The first step in coffee production consists of separating the “floaters” from the “sinkers.” Overripe coffee cherries, undeveloped coffee cherries, sticks and leaves float in water. Ripe coffee cherries are dense and therefore sink.
The pulping stage extracts the two coffee beans from the coffee cherry, removing the red skin and fruit pulp. Watch a video on pulping.
Hulling removes the dried husk surrounding the coffee bean (also known as parchment).
Fermentation is the part of coffee processing that enables the removal of the mucilage (sticky flesh layer) from the coffee bean. The majority of the coffee’s sugars are found in the sticky mucilage, and during fermentation, the sugars are transferred from the coffee fruit to the seeds (beans). Different fermentation methods create different characteristics within the coffee, and often more complexity of flavour. Dry fermentation is where the coffee is pulped, then placed into large soaking tanks for 8-24 hours. No water is added, so the coffee is more exposed to the effects of oxygen and weather conditions.
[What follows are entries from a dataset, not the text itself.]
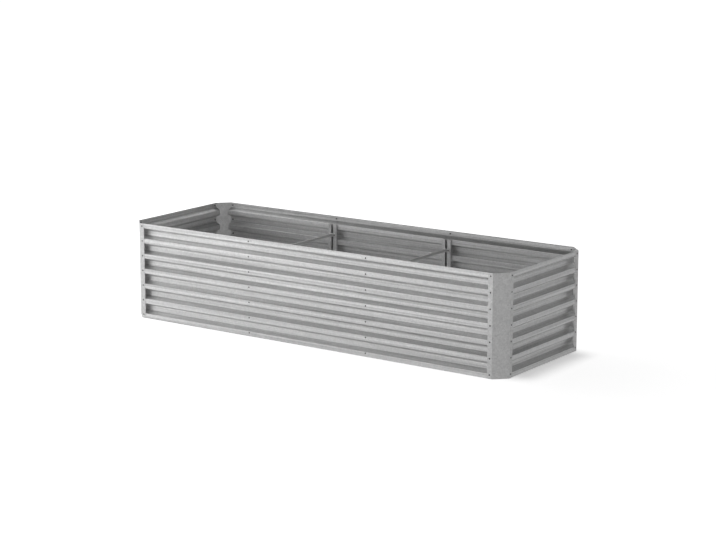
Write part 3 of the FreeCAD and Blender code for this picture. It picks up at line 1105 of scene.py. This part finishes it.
def floor_finish(colour, lift, foot_lift, mirror_lift):
    """Material: a matt pale floor that fades to white away from the bed, shadows apart."""
    fade_start = half_length + 0.4
    fade_end = half_length * 3
    foot_reach = 0.2
    material = bpy.data.materials.new("floor")
    material.cycles.emission_sampling = "NONE"
    wiring = empty_wiring(material)
    place = wiring.add("ShaderNodeTexCoord").outputs["Object"]
    distance = wiring.add("ShaderNodeVectorMath", {0: place}, operation="LENGTH")
    brightness = wiring.ranged(distance.outputs["Value"], fade_start, fade_end, lift, 1.0)

    # the floor is darkest along the feet of the two ends
    x, y, z = wiring.parts(place)
    from_end = wiring.math("ABSOLUTE", wiring.math("SUBTRACT", wiring.math("ABSOLUTE", x), half_length))
    near_end = wiring.ranged(from_end, 0.0, foot_reach, 1.0, 0.0)
    beside_end = wiring.ranged(wiring.math("ABSOLUTE", y), half_width - foot_reach, half_width, 1.0, 0.0)
    foot = wiring.math("MULTIPLY", wiring.math("MULTIPLY", near_end, beside_end), lift - foot_lift)
    brightness = wiring.math("SUBTRACT", brightness, foot)

    ray = wiring.add("ShaderNodeLightPath")
    seen = wiring.math("MULTIPLY", ray.outputs["Is Camera Ray"], brightness)
    mirrored = wiring.math("MAXIMUM", ray.outputs["Is Glossy Ray"], ray.outputs["Is Transmission Ray"])
    mirrored = wiring.math("MULTIPLY", mirrored, mirror_lift)
    matt = wiring.add("ShaderNodeBsdfDiffuse", {"Color": (*colour, 1)})
    glow = wiring.add("ShaderNodeEmission", {"Strength": wiring.math("ADD", seen, mirrored)})
    both = wiring.add("ShaderNodeAddShader", {0: matt, 1: glow})
    wiring.add("ShaderNodeOutputMaterial", {"Surface": both})
    return material


def studio_world(zenith, horizon):
    """World: a dim studio above, brighter towards eye level, and white where the camera sees it."""
    full_height = 0.5
    world = bpy.data.worlds.new("studio")
    bpy.context.scene.world = world
    wiring = empty_wiring(world)
    way = wiring.add("ShaderNodeTexCoord").outputs["Generated"]
    x, y, z = wiring.parts(way)
    level = wiring.ranged(wiring.math("ABSOLUTE", z), 0.0, full_height, horizon, zenith)
    studio, white = [
        wiring.add("ShaderNodeBackground", {"Color": (1, 1, 1, 1), "Strength": strength})
        for strength in (level, 1.0)]
    ray = wiring.add("ShaderNodeLightPath")
    both = wiring.add("ShaderNodeMixShader", {0: ray.outputs["Is Camera Ray"], 1: studio, 2: white})
    wiring.add("ShaderNodeOutputWorld", {"Surface": both})


# each lamp's azimuth and elevation in degrees, and its distance, width and height in metres
lamps = {
    "key": (-27, 8, 5.2, 4.0, 1.6),
    "side": (45, 17, 5.0, 5.0, 1.5),
    "left": (-90, 20, 5.0, 4.0, 2.0),
    "high": (-50, 45, 5.0, 3.0, 3.0),
    "back": (-140, 32, 5.0, 5.0, 3.0),
}


def soft_lamp(name, power):
    """A rectangular lamp that looks at the bed, placed by angles seen from its middle."""
    azimuth, elevation, distance, width, height = lamps[name]
    lamp = bpy.data.lights.new(name, "AREA")
    lamp.shape = "RECTANGLE"
    lamp.size = width
    lamp.size_y = height
    lamp.energy = power
    target_height = half_width * 0.6
    target = Vector((0, 0, target_height))
    turn = math.radians(azimuth)
    rise = math.radians(elevation)
    way = Vector((math.sin(turn) * math.cos(rise), -math.cos(turn) * math.cos(rise), math.sin(rise)))
    holder = new_object(name, lamp)
    holder.location = target + way * distance
    holder.rotation_euler = (-way).to_track_quat("-Z", "Y").to_euler()
    holder.visible_camera = False


class GARDENBED_OT_stage(bpy.types.Operator):
    """Lay the floor, and set the lamps, the world and the camera"""
    bl_idname = "gardenbed.stage"
    bl_label = "Floor, Lamps and Camera"

    def execute(self, context):
        stage = context.scene.garden_bed_stage
        half = stage.floor_size / 2
        mesh = bpy.data.meshes.new("floor")
        mesh.from_pydata([(-half, -half, 0), (half, -half, 0), (half, half, 0), (-half, half, 0)],
                         [], [(0, 1, 2, 3)])
        floor = new_object("floor", mesh)
        mesh.materials.append(floor_finish(stage.floor_colour, stage.floor_lift, stage.foot_lift,
                                           stage.mirror_lift))

        studio_world(stage.zenith, stage.horizon)
        for name in lamps:
            soft_lamp(name, getattr(stage, f"{name}_strength"))

        camera = bpy.data.cameras.new("camera")
        camera.sensor_width = 36
        camera.lens = stage.lens
        camera.clip_end = stage.floor_size
        holder = new_object("camera", camera)
        holder.location = stage.camera_place
        holder.rotation_euler = (math.pi / 2 - stage.camera_tilt, 0, stage.camera_turn)
        context.scene.camera = holder
        context.scene.view_settings.view_transform = "Standard"
        return {"FINISHED"}


# ---------------------------------------------------------------- add-on

class GARDENBED_PT_sidebar(bpy.types.Panel):
    """Steps that finish the garden bed"""
    bl_idname = "GARDENBED_PT_sidebar"
    bl_label = "Garden Bed"
    bl_space_type = "VIEW_3D"
    bl_region_type = "UI"
    bl_category = "Garden Bed"

    def draw(self, context):
        for step in steps:
            self.layout.operator(step.bl_idname)
        for settings in property_groups:
            group = getattr(context.scene, settings)
            box = self.layout.box()
            for name in group.bl_rna.properties.keys():
                if name not in ("rna_type", "name"):
                    box.prop(group, name)


property_groups = {
    "garden_bed_sheets": GardenBedSheets,
    "garden_bed_posts": GardenBedPosts,
    "garden_bed_braces": GardenBedBraces,
    "garden_bed_fasteners": GardenBedFasteners,
    "garden_bed_finish": GardenBedFinish,
    "garden_bed_stage": GardenBedStage,
}

steps = (
    GARDENBED_OT_panels,
    GARDENBED_OT_corner_posts,
    GARDENBED_OT_joint_posts,
    GARDENBED_OT_braces,
    GARDENBED_OT_fasteners,
    GARDENBED_OT_stage,
)


def register():
    """Register the settings, the steps and the sidebar."""
    for name, group in property_groups.items():
        bpy.utils.register_class(group)
        setattr(bpy.types.Scene, name, PointerProperty(type=group))
    for step in (*steps, GARDENBED_PT_sidebar):
        bpy.utils.register_class(step)


def unregister():
    """Take the sidebar, the steps and the settings away again."""
    for step in (GARDENBED_PT_sidebar, *reversed(steps)):
        bpy.utils.unregister_class(step)
    for name, group in property_groups.items():
        delattr(bpy.types.Scene, name)
        bpy.utils.unregister_class(group)


def main():
    """Make every piece and the stage."""
    register()
    bpy.ops.gardenbed.panels()
    bpy.ops.gardenbed.corner_posts()
    bpy.ops.gardenbed.joint_posts()
    bpy.ops.gardenbed.braces()
    bpy.ops.gardenbed.fasteners()
    bpy.ops.gardenbed.stage()


if __name__ == "__main__":
    main()
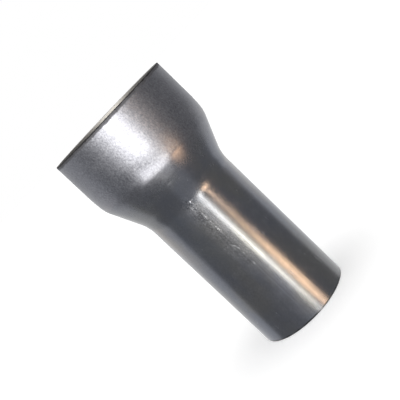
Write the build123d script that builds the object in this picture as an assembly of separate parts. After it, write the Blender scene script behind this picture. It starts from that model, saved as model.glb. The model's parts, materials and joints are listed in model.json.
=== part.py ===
from build123d import *
import math
import os

# Exhaust pipe reducer: one length of round steel tube, expanded at its upper end
# into a socket that slips over a larger pipe. It stands on its narrow end, with
# +Z up the tube and the origin at the centre of the narrow rim. Millimetres.

# Whole piece
overall_length = 152.4

# Wide end: a socket for a 3 inch pipe, stretched thin by the expanding tool
pipe_diameter = 76.2
slip_clearance = 0.15
socket_wall = 1.15
socket_depth = 28.0

# Narrow end: the tube as it was drawn, 2 1/4 inch outside
spigot_diameter = 57.15
spigot_wall = 1.5

# Transition: a straight cone between two bends that are tangent to both walls
cone_half_angle = 23.2
shoulder_bend_radius = 29.0
foot_bend_radius = 14.0

# Both rims are sawn square and deburred, inside and outside
rim_deburr = 0.3

# The bends leave this share of the cone straight, and a rim this share of its wall flat
least_straight_share = 0.1
least_flat_share = 0.3

# Outside and inside radii of the two straight ends
socket_bore_radius = pipe_diameter / 2 + slip_clearance
socket_radius = socket_bore_radius + socket_wall
spigot_radius = spigot_diameter / 2
spigot_bore_radius = spigot_radius - spigot_wall

# A bend of radius r uses r * tan(half its turn) of the straight on each side of its corner
turn = math.radians(cone_half_angle)
corner_reach = math.tan(turn / 2)


def bend_radii(cone_slant, shoulder, foot):
    """Both bend radii, made smaller together where the cone between them is too short."""
    used = (shoulder + foot) * corner_reach
    room = cone_slant * (1 - least_straight_share)
    share = min(1, room / used)
    return shoulder * share, foot * share


# The outside line turns twice: at the shoulder corner and at the foot corner
outer_slant = (socket_radius - spigot_radius) / math.sin(turn)
outer_shoulder_bend, outer_foot_bend = bend_radii(outer_slant, shoulder_bend_radius, foot_bend_radius)
shoulder_corner = overall_length - socket_depth - outer_shoulder_bend * corner_reach
foot_corner = shoulder_corner - outer_slant * math.cos(turn)

# The inside line follows it one wall further in, so its corners lie a little higher
inner_shoulder_corner = shoulder_corner + socket_wall * corner_reach
inner_foot_corner = foot_corner + spigot_wall * corner_reach
inner_shoulder_bend = outer_shoulder_bend - socket_wall
inner_foot_bend = outer_foot_bend + spigot_wall


def wall_line(wide_radius, narrow_radius, wide_corner, narrow_corner, wide_bend, narrow_bend):
    """One face of the wall in section, from the mouth down to the narrow rim, with its two bends."""
    return FilletPolyline(
        (wide_radius, overall_length),
        (wide_radius, wide_corner),
        (narrow_radius, narrow_corner),
        (narrow_radius, 0),
        radius=[wide_bend, narrow_bend],
    )


def rim_corners(section, height):
    """The inside and outside corner of the rim at a height, in the half section."""
    return [corner for corner in section.vertices() if abs(corner.Y - height) < 1e-6]


def reducer_body():
    """The whole fitting: its half section turned once about the tube's axis."""
    with BuildPart() as body:
        with BuildSketch(Plane.XZ) as section:
            with BuildLine():
                outside = wall_line(
                    socket_radius,
                    spigot_radius,
                    shoulder_corner,
                    foot_corner,
                    outer_shoulder_bend,
                    outer_foot_bend,
                )
                inside = wall_line(
                    socket_bore_radius,
                    spigot_bore_radius,
                    inner_shoulder_corner,
                    inner_foot_corner,
                    inner_shoulder_bend,
                    inner_foot_bend,
                )
                Line(outside @ 0, inside @ 0)
                Line(outside @ 1, inside @ 1)
            make_face()
            for height, wall in ((overall_length, socket_wall), (0, spigot_wall)):
                deburr = min(rim_deburr, wall * (1 - least_flat_share) / 2)
                chamfer(rim_corners(section, height), deburr)
        revolve(axis=Axis.Z)
    return body.part


os.makedirs("parts", exist_ok=True)
export_step(reducer_body(), "parts/reducer_body.step")
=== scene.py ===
"""An exhaust pipe reducer: one steel tube, expanded at its upper end into a socket, on a pale floor."""

import json
import math

import bpy
import numpy as np
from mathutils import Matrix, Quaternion, Vector


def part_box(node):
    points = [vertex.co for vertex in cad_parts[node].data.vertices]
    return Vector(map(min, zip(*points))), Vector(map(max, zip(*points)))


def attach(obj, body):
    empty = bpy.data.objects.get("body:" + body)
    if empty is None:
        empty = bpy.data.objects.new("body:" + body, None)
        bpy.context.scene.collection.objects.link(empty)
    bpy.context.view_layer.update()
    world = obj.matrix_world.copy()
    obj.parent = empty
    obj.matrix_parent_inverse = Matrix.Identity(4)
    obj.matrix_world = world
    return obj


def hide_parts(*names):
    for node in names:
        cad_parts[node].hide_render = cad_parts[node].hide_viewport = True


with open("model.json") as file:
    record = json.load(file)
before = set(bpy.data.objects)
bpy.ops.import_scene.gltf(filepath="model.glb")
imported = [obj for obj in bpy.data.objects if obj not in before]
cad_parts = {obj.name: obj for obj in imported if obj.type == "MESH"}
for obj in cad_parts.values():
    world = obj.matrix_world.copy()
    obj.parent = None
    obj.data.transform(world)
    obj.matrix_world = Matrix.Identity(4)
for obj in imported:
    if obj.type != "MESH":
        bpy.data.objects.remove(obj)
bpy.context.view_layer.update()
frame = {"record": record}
mm = 0.001


# The reducer. The real piece is a length of welded steel tube: an expanding tool pushed
# into its upper end has stretched that end into a socket, with a cone below it, and both
# ends are sawn square. It is one wall, turned from its section.
mount = {one["name"]: one["dims"] for one in frame["record"]["mounts"]}
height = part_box("reducer_body")[1][2]
socket_outside = mount["socket_outside"]["r_mm"] * mm
socket_inside = mount["socket"]["r_mm"] * mm
spigot_outside = mount["spigot"]["r_mm"] * mm
spigot_inside = mount["spigot_bore"]["r_mm"] * mm
rim_deburr = 0.3 * mm
cone_turn = math.radians(23.2)
corner_reach = math.tan(cone_turn / 2)

# The solid turns into the cone over one arc of 29 mm and out of it over one of 14 mm. Here
# the shoulder leads in over a long arc before its tight one, and the foot is rounder. That
# is a guess, set by eye together with the panels. Both stay within 0.25 mm of the solid.
solid_shoulder_bend = 29.0 * mm
lead_turn = math.radians(6)
lead_bend = 90.0 * mm
shoulder_bend = 18.0 * mm
foot_bend = 24.0 * mm
socket_floor = height - mount["socket_outside"]["length_mm"] * mm - rim_deburr
shoulder_corner = socket_floor - solid_shoulder_bend * corner_reach
foot_corner = shoulder_corner - (socket_outside - spigot_outside) / math.tan(cone_turn)
spigot_top = foot_corner - foot_bend * corner_reach


def wall_face(heights, wide, narrow, lift, shoulder_rounds, foot_round):
    """Radius of one face of the wall at each height: narrow below the foot's arc, which leaves the
    spigot as r * (1 - cos(lean)); then the cone, radius = narrow + (height - corner) * tan(turn);
    then the shoulder, a tight arc and a long one that leads into the socket, by the same rule. Both
    corners are lifted by the wall's thickness there * corner_reach, which keeps the inner face
    parallel to the outer."""
    foot = foot_corner + lift[0] * corner_reach
    shoulder = foot + (wide - narrow) / math.tan(cone_turn)
    foot_start = foot - foot_round * corner_reach
    lead_round, tight_round = shoulder_rounds
    lead_drop = lead_round * math.sin(lead_turn)
    tight_drop = tight_round * (math.sin(cone_turn) - math.sin(lead_turn))
    inward = lead_round * (1 - math.cos(lead_turn))
    inward = inward + tight_round * (math.cos(lead_turn) - math.cos(cone_turn))
    cone_top = shoulder - inward / math.tan(cone_turn)
    down = cone_top + tight_drop + lead_drop - heights
    foot_lean = np.arcsin(np.clip((heights - foot_start) / foot_round, 0, math.sin(cone_turn)))
    lead_lean = np.arcsin(np.clip(down / lead_round, 0, math.sin(lead_turn)))
    tight_sine = math.sin(lead_turn) + (down - lead_drop) / tight_round
    tight_lean = np.arcsin(np.clip(tight_sine, math.sin(lead_turn), math.sin(cone_turn)))
    return np.select(
        [
            heights < foot + foot_round * corner_reach * math.cos(cone_turn),
            heights < cone_top,
        ],
        [
            narrow + foot_round * (1 - np.cos(foot_lean)),
            narrow + (heights - foot) * math.tan(cone_turn),
        ],
        wide
        - lead_round * (1 - np.cos(lead_lean))
        - tight_round * (math.cos(lead_turn) - np.cos(tight_lean)),
    )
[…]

How hard or soft the coffee bean is. Bean density is measured by the amount of coffee that can fit into a 3-dimensional space: the mass, divided by the volume, or a specifically designed digital measuring tool. It is important to roasters because it affects the temperature and duration needed to shape the flavor in the cup. For coffee farmers, denser beans may not only mean richer flavor, but also a higher return for their coffee. Generally speaking, coffees grown at higher altitudes have a higher bean density because they grow and ripen more slowly. High bean density coffees tend to be sweeter, have better acidity and lack unpleasant cereal or biscuit notes.